When Woodward views the video of this momentous Twickenham occasion - and he will be quite justified in watching it ad nauseam - he will take enormous encouragement from three particular aspects. The first and most tangible of them, was England's second try, scored after nine minutes by the outstanding Richard Hill, but created, quite beautifully, by Paul Grayson, Austin Healey and Will Greenwood. "Paul had the bottle to stand up there among the bullets and fire out some passes," said the coach. "It was just what we were looking for from him because by doing that, he brought everyone else into the game."
Secondly, England now know they possess a footballing back row of undisputed world class. If Hill was sensational on Saturday - good enough to produce a try-saving tackle on Norm Hewitt at one end before giving the fast- retreating Jeff Wilson a serious dose of the heebie-jeebies at the other - Lawrence Dallaglio and Neil Back were scarcely less effective. Their collective expertise meant that Randell had to perform a whole range of heroics to keep the tourists at the races early on, while Josh Kronfeld was press-ganged into one of the most accomplished 40 minutes of his career after the interval.
And the third bonus? The raw spirit that allowed England to spend 30 second-half minutes on the ropes, dust themselves down and tear into the last 10 with a ferocity so conspicuous by its absence against the Springboks seven days previously. Roger Uttley, the manager, was right when he compared an epic finale to the conclusion of a perfectly matched prize-fight.
"The sides were like two punch-drunk boxers," he said. "They'd worn each other out and you could see the strength draining away from them, but they were still trying things, still seeking the killer blow." It is a foundation stone of the silver-fern tradition that All Black sides keep battering away until the fat lady sings. This time, uniquely, England were there with them, hollering their hearts out in the final chorus.
"I set the guys a target of 35 points because that's what I felt would be needed to beat this New Zealand team," revealed Woodward. "What did I say to them at half-time? Simple. I told them that we had 23 of the 35 and that there were a dozen more to find."
The record books will always insist that England failed to locate those last few points. What they did discover was a taste for life in rugby's fast lane and if Woodward plays his cards right, there is no reason why they should ever return to the hard shoulder.
England: Tries Rees, Hill, Dallaglio; Conversion Grayson; Penalties Grayson 3. New Zealand: Tries Mehrtens, Little; Conversions Mehrtens 2; Penalties Mehrtens 4.
ENGLAND: M Perry (Bath); D Rees (Sale), W Greenwood (Leicester), P de Glanville (Bath), A Healey (Leicester); P Grayson (Northampton), K Bracken (Saracens); J Leonard (Harlequins), R Cockerill (Leicester), D Garforth (Leicester), M Johnson (Leicester), G Archer (Newcastle), L Dallaglio (Wasps, capt), R Hill (Saracens), N Back (Leicester).
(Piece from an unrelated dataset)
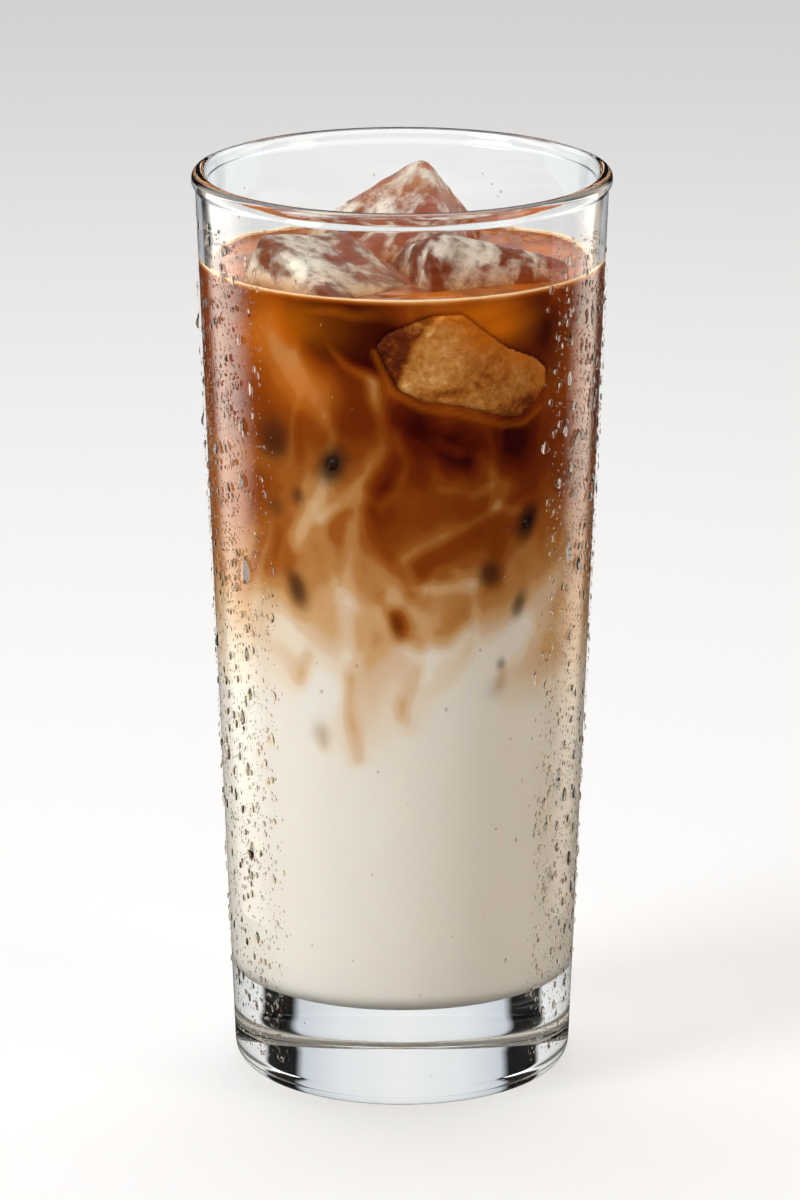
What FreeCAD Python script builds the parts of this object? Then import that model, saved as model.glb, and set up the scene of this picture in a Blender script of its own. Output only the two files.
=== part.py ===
"""Iced latte in a tall heavy-based highball glass, with three ice cubes floating in it.

Row frame: millimetres, +Z up, origin at the centre of the foot, -Y towards the front.
The glass is one turned body. The drink fills it in three layers that meet at wavy
interfaces: milk, a marbled layer of milk and coffee, and coffee. The drink is cut
round the ice.
"""

import math
import os

import FreeCAD
import Part
from FreeCAD import Placement, Rotation, Vector

# ---- glass ---------------------------------------------------------------
glass_height = 160.0
foot_radius = 29.2           # outside of the wall where the heel begins
shoulder_radius = 35.1       # outside of the wall where the taper ends
shoulder_drop = 22.0         # the taper ends this far below the top of the rim
neck_flare = 0.3             # the wall leans out by this much from there to the rim
wall = 2.0
bead_stand_out = 0.6         # the rim bead stands this far out of the wall
bead_height = 2.1            # from the top of the rim down to the widest part
bead_run_out = 0.6           # height over which the bead blends into the wall
bead_blend = 0.4             # fillet above and below the run-out
rim_round = 1.15             # fillet of both top edges of the rim
base_thickness = 18.0        # glass between the drink and the table, at the wall
heel_round = 4.2             # outer corner at the foot
floor_round = 3.0            # inner corner at the floor of the cavity
floor_dish = 0.6             # the cavity floor is this much lower at its centre
foot_ring_width = 8.2        # the glass stands on a ring this far in from the wall
punt_depth = 1.6             # hollow under the foot, inside the ring
punt_run = 3.2               # width of the slope between the ring and the hollow

# ---- drink ---------------------------------------------------------------
head_space = 15.8            # from the drink up to the top of the rim
meniscus_height = 0.9        # how far the drink climbs the wall
meniscus_width = 1.7
milk_share = 0.452           # mean height of the milk, as a share of the drink's depth
milk_swell = 8.0             # the milk top rises and falls by this much at the wall
coffee_share = 0.713         # mean height of the underside of the coffee, likewise
coffee_swell = 5.0
ripple = 1.2                 # small waves on both interfaces
ripple_pitch = 6.5           # length of a wave, divided by 2 pi
interface_margin = 2.5       # the interfaces are modelled this far beyond the wall
interface_points = 15        # interpolation points along each side

# ---- ice -----------------------------------------------------------------
ice_round = 1.6              # melted edges
ice_draft = 0.4              # each side leans in by this much, as a tray's pocket does
ice_draught = 29.0           # the lowest corner is this far below the drink's surface
ice_layout_radius = 32.1     # inside radius, at that depth, that the layout below fits

# name: (size along its own x, y, z), centre from the middle of the drink's surface,
#       (yaw, pitch, roll) in degrees
ice_cubes = {
    "ice_left": ((19.6, 22.8, 20.8), (-14.2, -14.9, -6.9), (42, 6, -67)),
    "ice_right": ((23.6, 22.6, 27.6), (10.8, -10.7, -10.5), (15.5, 16.5, -21)),
    "ice_back": ((26.0, 23.2, 21.4), (0.3, 16.9, -6.3), (-7.5, -32.5, -63)),
}

# ---- worked out from the values above ---------------------------------------
shoulder_height = glass_height - shoulder_drop
neck_radius = shoulder_radius + neck_flare
bead_radius = neck_radius + bead_stand_out
foot_ring_inner = foot_radius - foot_ring_width
drink_level = glass_height - head_space
drink_depth = drink_level - base_thickness
milk_level = base_thickness + milk_share * drink_depth
coffee_level = base_thickness + coffee_share * drink_depth


def rounded_outline(corners):
    """Edges of a closed outline in the XZ plane: (x, z, fillet radius) per corner."""
    count = len(corners)
    starts, ends, arcs = [], [], []
    for i, (x, z, radius) in enumerate(corners):
        corner = Vector(x, 0, z)
        before = Vector(corners[i - 1][0], 0, corners[i - 1][1]) - corner
        after = Vector(corners[(i + 1) % count][0], 0, corners[(i + 1) % count][1]) - corner
        before.normalize()
        after.normalize()
        if radius == 0:
            starts.append(corner)
            ends.append(corner)
            arcs.append(None)
            continue
        half = before.getAngle(after) / 2
        reach = radius / math.tan(half)
        middle = (before + after).normalize() * (radius / math.sin(half) - radius)
        starts.append(corner + before * reach)
        ends.append(corner + after * reach)
        arcs.append(Part.Arc(starts[-1], corner + middle, ends[-1]).toShape())
    edges = []
    for i in range(count):
        if arcs[i] is not None:
            edges.append(arcs[i])
        following = starts[(i + 1) % count]
        if (following - ends[i]).Length > 1e-6:
            edges.append(Part.LineSegment(ends[i], following).toShape())
    return edges


def turned(corners):
    """Solid of revolution about Z of a closed outline."""
    face = Part.Face(Part.Wire(rounded_outline(corners)))
    solid = face.revolve(Vector(0, 0, 0), Vector(0, 0, 1), 360)
    return solid.Solids[0] if solid.Solids else Part.Solid(solid.Shells[0])


def outer_radius(z):
    """Outside of the wall at height z, below the bead."""
    if z <= shoulder_height:
        share = z / shoulder_height
        return foot_radius + (shoulder_radius - foot_radius) * share
    share = (z - shoulder_height) / (glass_height - shoulder_height)
    return shoulder_radius + (neck_radius - shoulder_radius) * share


def inner_radius(z):
    return outer_radius(z) - wall


def make_glass():
    bead_top = glass_height - bead_height
    bead_bottom = bead_top - bead_run_out
    return turned([
        (0, punt_depth, 0),
        (foot_ring_inner - punt_run, punt_depth, punt_depth),
        (foot_ring_inner, 0, punt_depth),
        (outer_radius(0), 0, heel_round),
        (shoulder_radius, shoulder_height, 0),
        (outer_radius(bead_bottom), bead_bottom, bead_blend),
        (bead_radius, bead_top, bead_blend),
        (bead_radius, glass_height, rim_round),
        (inner_radius(glass_height), glass_height, rim_round),
        (inner_radius(shoulder_height), shoulder_height, 0),
        (inner_radius(base_thickness), base_thickness, floor_round),
        (0, base_thickness - floor_dish, 0),
    ])


def make_fill():
    """Everything inside the glass up to the drink's level, with its meniscus."""
    top = drink_level + meniscus_height
    return turned([
        (0, base_thickness - floor_dish, 0),
        (inner_radius(base_thickness), base_thickness, floor_round),
        (inner_radius(shoulder_height), shoulder_height, 0),
        (inner_radius(top), top, 0),
        (inner_radius(top) - meniscus_width, drink_level, meniscus_width),
        (0, drink_level, 0),
    ])


def interface_height(x, y, level, swell, phase):
    """Height of an interface: three lobes round the wall, plus small ripples."""
    size = inner_radius(level)
    lobes = (3 * x * x * y - y ** 3) / size ** 3
    waves = math.sin(x / ripple_pitch + phase) * math.cos(y / ripple_pitch - phase)
    return level + swell * lobes + ripple * waves


def below_interface(level, swell, phase):
    """All the space under a wavy interface, out past the wall."""
    half = inner_radius(drink_level) + interface_margin
    ticks = [half * (2 * i / (interface_points - 1) - 1) for i in range(interface_points)]
    grid = [[Vector(x, y, interface_height(x, y, level, swell, phase)) for y in ticks]
            for x in ticks]
    sheet = Part.BSplineSurface()
    sheet.interpolate(grid)
    return sheet.toShape().extrude(Vector(0, 0, -glass_height))


def make_ice(size, centre, turn):
    """One melted cube, tapered like the pocket of a tray and turned as it floats."""
    fit = inner_radius(drink_level - ice_draught) / ice_layout_radius
    length, width, height = (side * fit for side in size)
    block = Part.makeWedge(
        -length / 2, -width / 2, -height / 2, -height / 2 + ice_draft, -length / 2 + ice_draft,
        length / 2, width / 2, height / 2, height / 2 - ice_draft, length / 2 - ice_draft,
    )
    melted = block.makeFillet(ice_round, block.Edges)
    place = Vector(*centre) * fit + Vector(0, 0, drink_level)
    melted.Placement = Placement(place, Rotation(*turn))
    return melted


def make_drink(ice):
    """Milk, marbled layer and coffee, cut round the ice, which share their interfaces exactly."""
    fill = make_fill()
    for cube in ice:
        fill = fill.cut(cube)
    under_milk_top = below_interface(milk_level, -milk_swell, 0.4)
    under_coffee = below_interface(coffee_level, coffee_swell, 1.7)
    return {
        "milk": fill.common(under_milk_top),
        "marbled_milk": fill.common(under_coffee).cut(under_milk_top),
        "coffee": fill.cut(under_coffee),
    }


def main():
    os.makedirs("parts", exist_ok=True)
    cubes = {name: make_ice(*values) for name, values in ice_cubes.items()}
    nodes = {"glass": make_glass(), **make_drink(cubes.values()), **cubes}
    for name, shape in nodes.items():
        largest = max(shape.Solids, key=lambda solid: solid.Volume)
        largest.exportStep(f"parts/{name}.step")
        print(f"{name}: {largest.Volume / 1000:.2f} ml, solids {len(shape.Solids)}, "
              f"valid {largest.isValid()}")


main()
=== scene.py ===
# An iced latte in a tall highball glass: the glass, the drink, three floating cubes,
# sunk cubes, bubbles along the waterline and condensation on the outside of the glass.
import math
import random

import bmesh
import bpy
import numpy as np
from mathutils import Matrix, Vector, noise
from mathutils.bvhtree import BVHTree


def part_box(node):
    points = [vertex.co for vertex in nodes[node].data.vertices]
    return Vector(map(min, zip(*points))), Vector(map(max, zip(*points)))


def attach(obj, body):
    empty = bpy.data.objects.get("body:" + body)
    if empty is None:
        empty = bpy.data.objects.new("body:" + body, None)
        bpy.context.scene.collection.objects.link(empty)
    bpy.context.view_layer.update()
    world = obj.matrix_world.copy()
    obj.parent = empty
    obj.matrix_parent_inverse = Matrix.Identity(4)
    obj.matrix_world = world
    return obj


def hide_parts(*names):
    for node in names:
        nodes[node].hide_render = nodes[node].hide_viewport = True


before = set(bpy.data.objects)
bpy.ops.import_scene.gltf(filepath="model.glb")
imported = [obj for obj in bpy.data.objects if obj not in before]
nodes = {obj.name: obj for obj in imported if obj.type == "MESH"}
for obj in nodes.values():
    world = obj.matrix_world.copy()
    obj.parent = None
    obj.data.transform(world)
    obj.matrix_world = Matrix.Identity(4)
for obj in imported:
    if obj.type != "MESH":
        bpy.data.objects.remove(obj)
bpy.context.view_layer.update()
scene = bpy.context.scene
mm = 0.001
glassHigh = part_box("glass")[1]


def linear(hexColour):
    # sRGB hex to the linear colour that shaders take
    channels = [int(hexColour[i:i + 2], 16) / 255 for i in (1, 3, 5)]
    return tuple(c / 12.92 if c <= 0.04045 else ((c + 0.055) / 1.055) ** 2.4 for c in channels) + (1.0,)


def smoothStep(low, high, value):
    t = np.clip((value - low) / (high - low), 0, 1)
    return t * t * (3 - 2 * t)


def addNode(material, kind, settings=None, inputs=None):
    # one node, its properties and its sockets, which hold a value or take another node's output
    node = material.node_tree.nodes.new("ShaderNode" + kind)
    for key, value in (settings or {}).items():
        setattr(node, key, value)
    for key, given in (inputs or {}).items():
        if isinstance(given, bpy.types.NodeSocket):
            material.node_tree.links.new(given, node.inputs[key])
        else:
            node.inputs[key].default_value = given
    return node


def newMaterial(name):
    material = bpy.data.materials.new(name)
    material.use_nodes = True
    material.node_tree.nodes.clear()
    return material


def finishMaterial(material, shader):
    output = addNode(material, "OutputMaterial")
    material.node_tree.links.new(shader, output.inputs["Surface"])
    return material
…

Replacements: T Stimpson (Newcastle) for De Glanville, 59; M Dawson (Northampton) for Bracken, 59; M Regan (Bath) for Cockerill, 64.
NEW ZEALAND: C Cullen (Manawatu); J Wilson (Otago), F Bunce (North Harbour), W Little (North Harbour), J Lomu (Counties); A Mehrtens (Canterbury), J Marshall (Canterbury, capt); M Allen (Manawatu), N Hewitt (Southland), O Brown (Auckland), R Brooke (Auckland), I Jones (North Harbour), T Randell (Otago), Z Brooke (Auckland), J Kronfeld (Otago). Replacements: C Spencer (Auckland) for Little, 65; S McLeod (Waikato) for Bunce, 75.
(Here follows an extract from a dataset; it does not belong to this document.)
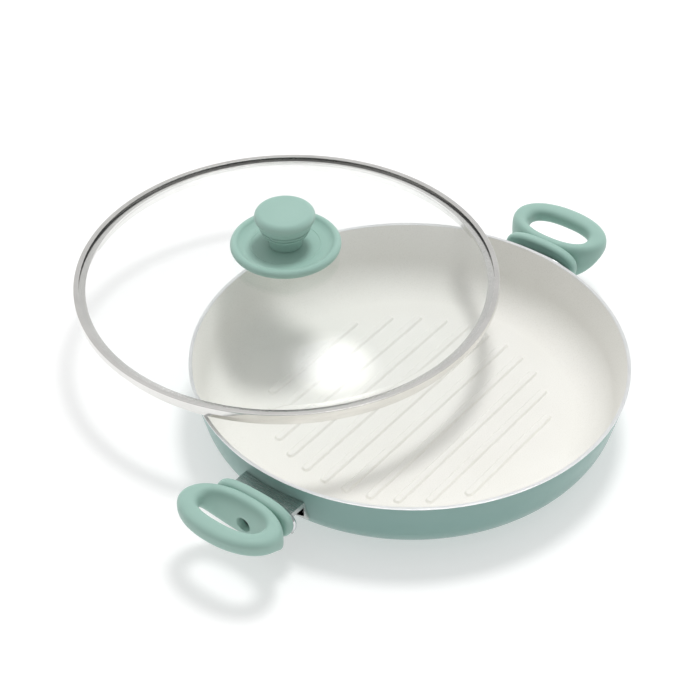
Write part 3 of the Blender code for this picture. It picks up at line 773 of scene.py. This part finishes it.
def make_studio():
    make_floor()
    make_key_light()
    scene = bpy.context.scene
    scene.world = make_sky()
    scene.view_settings.view_transform = "Standard"

    data = bpy.data.cameras.new("camera")
    data.lens = CAMERA_LENS
    data.sensor_width = CAMERA_SENSOR
    camera = bpy.data.objects.new("camera", data)
    heading = Matrix.Rotation(math.radians(-CAMERA_HEADING), 4, "Z")
    dip = Matrix.Rotation(math.radians(90 - CAMERA_DIP), 4, "X")
    roll = Matrix.Rotation(math.radians(CAMERA_ROLL), 4, "Z")
    camera.matrix_world = Matrix.Translation(CAMERA_PLACE) @ heading @ dip @ roll
    scene.collection.objects.link(camera)
    scene.camera = camera


def corners(box):
    return [list(corner) for corner in box]


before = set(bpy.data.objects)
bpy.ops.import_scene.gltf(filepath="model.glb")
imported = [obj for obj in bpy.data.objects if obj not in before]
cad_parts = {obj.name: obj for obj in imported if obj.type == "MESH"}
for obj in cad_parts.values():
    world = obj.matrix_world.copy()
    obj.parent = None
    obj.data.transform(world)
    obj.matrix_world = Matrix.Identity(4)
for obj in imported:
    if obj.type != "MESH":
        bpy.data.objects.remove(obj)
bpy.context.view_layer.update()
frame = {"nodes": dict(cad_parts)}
make_studio()

band_low, band_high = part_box("lid_band")
lid_centre = (
    (band_low.x + band_high.x) / 2 / MM,
    (band_low.y + band_high.y) / 2 / MM,
    band_low.z / MM + LIP_DEPTH,
)
lid_axis = (lid_centre[0] * MM, lid_centre[1] * MM, 0)

mint = soft_touch_finish()
brushed = brushed_steel_finish()
band_tint = (0.76, 0.75, 0.73), (0.84, 0.83, 0.81)
shield_tint = (0.66, 0.67, 0.68), (0.78, 0.79, 0.80)
band_steel = steel_finish("band_steel", (0.10, 0.22), band_tint, lid_axis, 500)
shield_steel = steel_finish("shield_steel", (0.08, 0.18), shield_tint, (0, 0, 0), 400)
screw = screw_finish()
stud = cast_metal_finish("stud_aluminium", (0.66, 0.67, 0.68), (0.80, 0.81, 0.82))
brass = cast_metal_finish("insert_brass", (0.62, 0.45, 0.18), (0.75, 0.58, 0.28))
silicone = silicone_finish()

rim_height = make_pan(enamel_finish(), ceramic_finish(), bare_rim_finish())
for side in ("left", "right"):
    make_handle(side, rim_height, mint, shield_steel)
make_glass(lid_centre, glass_finish())
make_band(lid_centre, band_steel)
make_knob(lid_centre, mint)

kept = {"knob_insert": brass, "knob_screw": screw, "knob_washer": screw}
kept["upper_seal"] = kept["lower_seal"] = silicone
for side in ("left", "right"):
    kept[f"{side}_bracket"] = brushed
    kept[f"{side}_front_stud"] = kept[f"{side}_rear_stud"] = stud
    for word in ("spring_washer", "handle_screw", "weld_nut"):
        kept[f"{side}_{word}"] = screw
paint_cad(frame, kept)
Referee: J Fleming (Scotland).
WAS THIS THE GREATEST TWICKENHAM OCCASION IN RECENT MEMORY?
England's draw against the All Blacks is being compared to some of the greatest games ever played on London's field of dreams.
Chris Hewett looks back on four previous classics to rival Saturday's match.
1980
England 9
Wales 8
One for the pugilist rather than the purist, admittedly, but the extraordinary animosity between two sides chasing the Grand Slam turned Twickenham into a seething, snarling bearpit. Both teams gave full rein to the black arts, and Paul Ringer became only the seventh player to be sent off in an international. A tryless England prevailed through a spine-tingling late penalty from Dusty Hare, who lost the last of his remaining hair in the process.
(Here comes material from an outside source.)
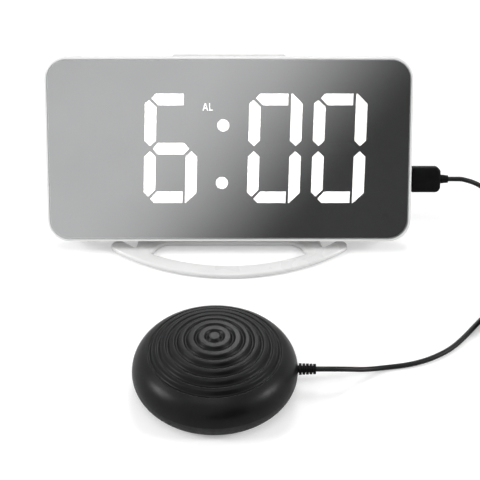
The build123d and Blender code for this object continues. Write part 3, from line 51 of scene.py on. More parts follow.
# %% [markdown]
# ## The camera
# The clock is looked at from a little above, as by a person standing at the bedside table. A long lens keeps
# the face nearly square, as in a catalogue picture, so the camera stands well back and zooms in. It is made
# first, because every later choice is judged through it.

# %% Camera
camera = bpy.data.objects.new("bedside_camera", bpy.data.cameras.new("bedside_camera"))
bpy.context.scene.collection.objects.link(camera)
camera.location = (0.00585, -0.5503, 0.4720)
camera.rotation_euler = (math.radians(52), 0, 0)
camera.data.sensor_width = 36
camera.data.lens = 104.6
bpy.context.scene.camera = camera
bpy.context.scene.view_settings.view_transform = "Standard"
print("camera looks down by", round(90 - math.degrees(camera.rotation_euler.x), 1), "degrees")

# %% [markdown]
# ## The cord
# One flexible cord runs from the puck along the table, round a tied bundle of spare turns, and up into the
# clock's side. It could be a mesh tube, but a NURBS curve with a round bevel keeps one centreline that a
# solver can read, and stays smooth at any distance. The points of the free runs are listed one by one, and the
# turns of the bundle, which a hand winds evenly, come from a loop: a half turn more lies a little further in
# or out, and every seven half turns a level higher. All these places are in millimetres.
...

1988 England 28 Australia 19
If Saturday's draw with the All Blacks proves to be a seminal moment in Clive Woodward's coaching career, Geoff Cooke experienced something similar against the Wallabies nine years ago. Will Carling celebrated his first Test as captain by leading a new, fresh-faced side to a startling victory that left the Twickenham faithful blinking in disbelief. It signalled the beginning of a button-bright, if lamentably brief, era of attacking English rugby.
1990 England 34
Wales 6
England had beaten the Welsh only three times in the previous 15 years, but Carling's uninhibited red rose cavalry consigned history to the garbage can by running in half a dozen magnificent tries against the old enemy. One of them fell to the captain himself - a real virtuso effort - and Brian Moore, England's insatiably antagonistic hooker, sent Twickenham into a paroxysm of patriotic fervour by producing his most memorable performance in a Test shirt.
1991 England 21
France 19
Stung by events at Murrayfield a year earlier, England put unbridled adventure on the back-burner and reverted to type to squeeze out their first Grand Slam in more than a decade in a winner-take-all confrontation with the French. Rory Underwood ran in a brilliant try, but it was the French who gave the occasion its unique flavour. Philippe Saint-Andre's try, started from behind his own line by Serge Blanco, remains one of the great scores of all time.